Through the above analysis, under different ultra-precision cutting parameters, the distribution characteristics of microgroove surface topography largely affects the stability and the quality of the relationship between the microgroove topography and its mapped image. Therefore, selecting appropriate topography is the basis for ensuring the stable and decoupled mathematical mapping relationship between the microgroove topography distribution and the corresponding image pixel intensity distribution. For example, the topography corresponding to the cutting speed of 50 and 100 mm/min with a nose radius of 0.1 mm has fewer defects, a large correlation between the topography and the image, and a relatively stable mapping relationship, which is suitable for studying the sub-pixel interpolation algorithm for SRM.

Conclusions

This paper experimentally provides an understanding of the influence of the microgroove surface topography on the imaging mechanism under different nose radius and cutting speed.
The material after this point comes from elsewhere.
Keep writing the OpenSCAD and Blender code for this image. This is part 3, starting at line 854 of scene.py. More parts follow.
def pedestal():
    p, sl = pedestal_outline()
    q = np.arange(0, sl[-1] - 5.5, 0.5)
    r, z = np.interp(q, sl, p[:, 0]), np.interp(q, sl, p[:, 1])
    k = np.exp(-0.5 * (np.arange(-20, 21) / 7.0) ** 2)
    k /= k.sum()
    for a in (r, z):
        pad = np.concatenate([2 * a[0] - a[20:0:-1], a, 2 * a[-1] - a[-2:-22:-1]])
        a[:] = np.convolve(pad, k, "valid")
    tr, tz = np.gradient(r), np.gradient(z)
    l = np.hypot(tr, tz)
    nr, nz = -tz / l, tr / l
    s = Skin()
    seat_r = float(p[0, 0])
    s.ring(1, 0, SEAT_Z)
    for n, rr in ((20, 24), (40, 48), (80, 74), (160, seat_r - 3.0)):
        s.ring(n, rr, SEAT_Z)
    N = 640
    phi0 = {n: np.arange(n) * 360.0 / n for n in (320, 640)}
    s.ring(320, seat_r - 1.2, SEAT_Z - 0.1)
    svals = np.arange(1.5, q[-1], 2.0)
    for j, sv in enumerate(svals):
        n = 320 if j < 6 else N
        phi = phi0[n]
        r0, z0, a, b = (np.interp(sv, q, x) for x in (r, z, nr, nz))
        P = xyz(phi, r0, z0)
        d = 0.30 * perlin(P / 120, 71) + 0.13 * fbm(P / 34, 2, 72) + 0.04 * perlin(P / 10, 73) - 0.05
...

The results show that the surface roughness and surface defects of micro-grooves have significant effects on the prediction of imaging mechanism, which is valuable to support the design and manufacture of SRM for micro-vision-based precision positioning measurement methods in the nano-scale. Considering the influence of illumination of the pixel intensity of microstructure imaging, nanoscale imaging experiments with controlled illumination will be performed to reveal the influence of the mapping relationship between the microstructure surface topography height distribution and the corresponding image intensity in future work.